Evidence from deceased GOP operative

It was only earlier this month that the ACLU and a team of lawyers at Arnold & Porter said that they had obtained a trove of documents from a deceased Republican redistricting expert who, they allege, played a significant role in the decision to add the question. The expert, Dr. Thomas Hofeller, wrote a study in 2015 concluding that using “citizen voting age” population as the redistricting population base would be “advantageous to Republicans and Non-Hispanic Whites.”

The administration has always denied political motivation, saying instead that the Justice Department had determined that the question was necessary to better comply with federal voting rights law.

The ACLU raced back to Judge Jesse Furman of the US District Court for the Southern District of New York, who ruled against the administration in January. At a hearing last week, Furman called the new evidence “serious” but said he didn’t want to interfere with the case before the Supreme Court. He ordered lawyers to submit additional briefs in early July to consider sanctions against the government.

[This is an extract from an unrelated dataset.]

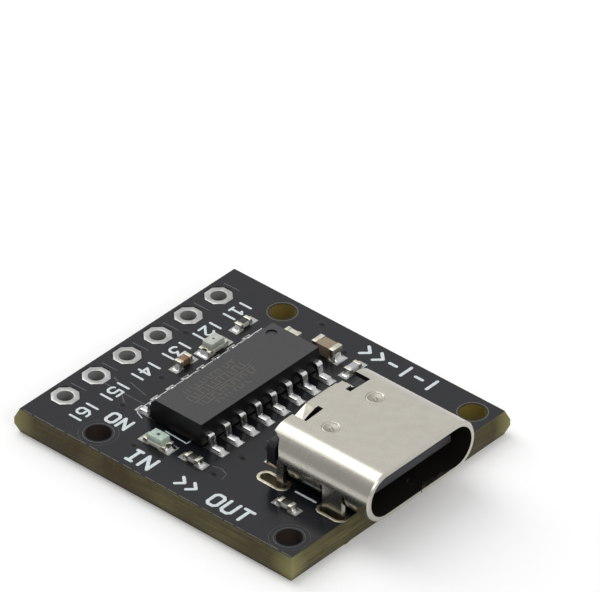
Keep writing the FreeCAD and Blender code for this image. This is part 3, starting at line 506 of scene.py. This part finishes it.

In its filing Wednesday, the ACLU writes that “the new evidence strongly suggests that Commerce’s real rationale was the diametric opposite of its stated reason: not to protect minority voting rights through better enforcement of the (Voting Rights Act), but to facilitate a partisan advantage in redistricting and to dilute the electoral influence of voters of color.”

The Justice Department has been deeply critical of the ACLU’s allegations.

In a fiery letter to Furman last week, the Justice Department said Hofeller’s work did not play “any role whatsoever” in the department’s request to add the question.

“There is no smoking gun here; only smoke and mirrors,” the Justice Department said, adding that a top department official had given testimony that was “entirely truthful.”

“Substantively, the ‘new’ evidence is irrelevant because the critical” issue in the case “is whether (Ross) provided an objectively rational basis for his decision to reinstate the citizenship question,” the department added. “Nothing in the private files of a deceased political operative can affect the resolution of that issue.”